**Short task:** Restate, word for word, every line of the data.

Begin

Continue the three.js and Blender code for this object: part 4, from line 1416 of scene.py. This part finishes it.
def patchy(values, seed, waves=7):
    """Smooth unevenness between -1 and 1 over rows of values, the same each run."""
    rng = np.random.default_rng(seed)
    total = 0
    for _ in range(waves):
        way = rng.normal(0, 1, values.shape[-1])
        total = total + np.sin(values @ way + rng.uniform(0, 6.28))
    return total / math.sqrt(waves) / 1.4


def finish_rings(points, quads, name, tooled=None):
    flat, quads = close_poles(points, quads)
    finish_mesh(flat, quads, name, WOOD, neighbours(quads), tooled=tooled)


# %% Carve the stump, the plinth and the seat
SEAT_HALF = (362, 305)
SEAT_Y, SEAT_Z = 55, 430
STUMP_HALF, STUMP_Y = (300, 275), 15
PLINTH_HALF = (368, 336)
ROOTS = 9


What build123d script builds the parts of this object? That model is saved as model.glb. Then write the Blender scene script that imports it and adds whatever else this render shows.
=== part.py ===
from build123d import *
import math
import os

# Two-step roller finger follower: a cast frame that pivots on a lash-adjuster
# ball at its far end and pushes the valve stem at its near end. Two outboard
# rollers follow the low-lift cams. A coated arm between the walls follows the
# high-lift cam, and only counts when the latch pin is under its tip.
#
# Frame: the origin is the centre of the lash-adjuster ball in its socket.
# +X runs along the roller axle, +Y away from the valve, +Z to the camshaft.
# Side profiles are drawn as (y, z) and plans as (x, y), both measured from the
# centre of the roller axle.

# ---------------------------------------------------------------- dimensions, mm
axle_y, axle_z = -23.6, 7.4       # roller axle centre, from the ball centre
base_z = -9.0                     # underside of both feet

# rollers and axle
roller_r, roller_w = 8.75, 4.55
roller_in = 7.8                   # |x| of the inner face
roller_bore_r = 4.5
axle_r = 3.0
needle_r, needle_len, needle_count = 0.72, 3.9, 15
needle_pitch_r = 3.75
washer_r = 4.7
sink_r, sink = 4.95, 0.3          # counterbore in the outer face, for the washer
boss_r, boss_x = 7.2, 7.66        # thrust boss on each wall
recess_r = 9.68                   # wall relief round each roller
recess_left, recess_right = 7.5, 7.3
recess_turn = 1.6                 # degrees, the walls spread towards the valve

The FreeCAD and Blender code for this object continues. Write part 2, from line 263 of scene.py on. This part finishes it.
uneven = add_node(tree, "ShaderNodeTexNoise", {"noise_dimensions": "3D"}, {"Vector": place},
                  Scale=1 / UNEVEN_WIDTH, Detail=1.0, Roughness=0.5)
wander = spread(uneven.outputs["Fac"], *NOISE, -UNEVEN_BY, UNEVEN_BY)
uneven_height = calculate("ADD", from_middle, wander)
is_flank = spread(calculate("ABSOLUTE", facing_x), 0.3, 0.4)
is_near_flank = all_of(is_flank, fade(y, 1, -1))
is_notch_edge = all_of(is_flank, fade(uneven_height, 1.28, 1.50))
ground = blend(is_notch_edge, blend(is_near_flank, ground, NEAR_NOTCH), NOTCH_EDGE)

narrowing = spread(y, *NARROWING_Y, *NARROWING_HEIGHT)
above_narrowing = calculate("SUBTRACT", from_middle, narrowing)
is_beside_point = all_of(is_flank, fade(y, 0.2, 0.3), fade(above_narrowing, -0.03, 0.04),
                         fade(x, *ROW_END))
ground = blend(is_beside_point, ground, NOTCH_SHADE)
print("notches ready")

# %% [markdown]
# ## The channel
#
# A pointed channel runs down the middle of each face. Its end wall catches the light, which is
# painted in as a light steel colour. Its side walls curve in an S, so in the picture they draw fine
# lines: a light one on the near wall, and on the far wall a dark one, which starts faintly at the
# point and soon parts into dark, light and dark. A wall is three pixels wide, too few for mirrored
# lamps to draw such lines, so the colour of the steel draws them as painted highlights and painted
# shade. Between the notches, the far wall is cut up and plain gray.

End

**Result below:**
Continue the three.js and Blender code for this object: part 4, from line 1416 of scene.py. This part finishes it.
def patchy(values, seed, waves=7):
    """Smooth unevenness between -1 and 1 over rows of values, the same each run."""
    rng = np.random.default_rng(seed)
    total = 0
    for _ in range(waves):
        way = rng.normal(0, 1, values.shape[-1])
        total = total + np.sin(values @ way + rng.uniform(0, 6.28))
    return total / math.sqrt(waves) / 1.4


def finish_rings(points, quads, name, tooled=None):
    flat, quads = close_poles(points, quads)
    finish_mesh(flat, quads, name, WOOD, neighbours(quads), tooled=tooled)


# %% Carve the stump, the plinth and the seat
SEAT_HALF = (362, 305)
SEAT_Y, SEAT_Z = 55, 430
STUMP_HALF, STUMP_Y = (300, 275), 15
PLINTH_HALF = (368, 336)
ROOTS = 9


What build123d script builds the parts of this object? That model is saved as model.glb. Then write the Blender scene script that imports it and adds whatever else this render shows.
=== part.py ===
from build123d import *
import math
import os

# Two-step roller finger follower: a cast frame that pivots on a lash-adjuster
# ball at its far end and pushes the valve stem at its near end. Two outboard
# rollers follow the low-lift cams. A coated arm between the walls follows the
# high-lift cam, and only counts when the latch pin is under its tip.
#
# Frame: the origin is the centre of the lash-adjuster ball in its socket.
# +X runs along the roller axle, +Y away from the valve, +Z to the camshaft.
# Side profiles are drawn as (y, z) and plans as (x, y), both measured from the
# centre of the roller axle.

# ---------------------------------------------------------------- dimensions, mm
axle_y, axle_z = -23.6, 7.4       # roller axle centre, from the ball centre
base_z = -9.0                     # underside of both feet

# rollers and axle
roller_r, roller_w = 8.75, 4.55
roller_in = 7.8                   # |x| of the inner face
roller_bore_r = 4.5
axle_r = 3.0
needle_r, needle_len, needle_count = 0.72, 3.9, 15
needle_pitch_r = 3.75
washer_r = 4.7
sink_r, sink = 4.95, 0.3          # counterbore in the outer face, for the washer
boss_r, boss_x = 7.2, 7.66        # thrust boss on each wall
recess_r = 9.68                   # wall relief round each roller
recess_left, recess_right = 7.5, 7.3
recess_turn = 1.6                 # degrees, the walls spread towards the valve

The FreeCAD and Blender code for this object continues. Write part 2, from line 263 of scene.py on. This part finishes it.
uneven = add_node(tree, "ShaderNodeTexNoise", {"noise_dimensions": "3D"}, {"Vector": place},
                  Scale=1 / UNEVEN_WIDTH, Detail=1.0, Roughness=0.5)
wander = spread(uneven.outputs["Fac"], *NOISE, -UNEVEN_BY, UNEVEN_BY)
uneven_height = calculate("ADD", from_middle, wander)
is_flank = spread(calculate("ABSOLUTE", facing_x), 0.3, 0.4)
is_near_flank = all_of(is_flank, fade(y, 1, -1))
is_notch_edge = all_of(is_flank, fade(uneven_height, 1.28, 1.50))
ground = blend(is_notch_edge, blend(is_near_flank, ground, NEAR_NOTCH), NOTCH_EDGE)

narrowing = spread(y, *NARROWING_Y, *NARROWING_HEIGHT)
above_narrowing = calculate("SUBTRACT", from_middle, narrowing)
is_beside_point = all_of(is_flank, fade(y, 0.2, 0.3), fade(above_narrowing, -0.03, 0.04),
                         fade(x, *ROW_END))
ground = blend(is_beside_point, ground, NOTCH_SHADE)
print("notches ready")

# %% [markdown]
# ## The channel
#
# A pointed channel runs down the middle of each face. Its end wall catches the light, which is
# painted in as a light steel colour. Its side walls curve in an S, so in the picture they draw fine
# lines: a light one on the near wall, and on the far wall a dark one, which starts faintly at the
# point and soon parts into dark, light and dark. A wall is three pixels wide, too few for mirrored
# lamps to draw such lines, so the colour of the steel draws them as painted highlights and painted
# shade. Between the notches, the far wall is cut up and plain gray.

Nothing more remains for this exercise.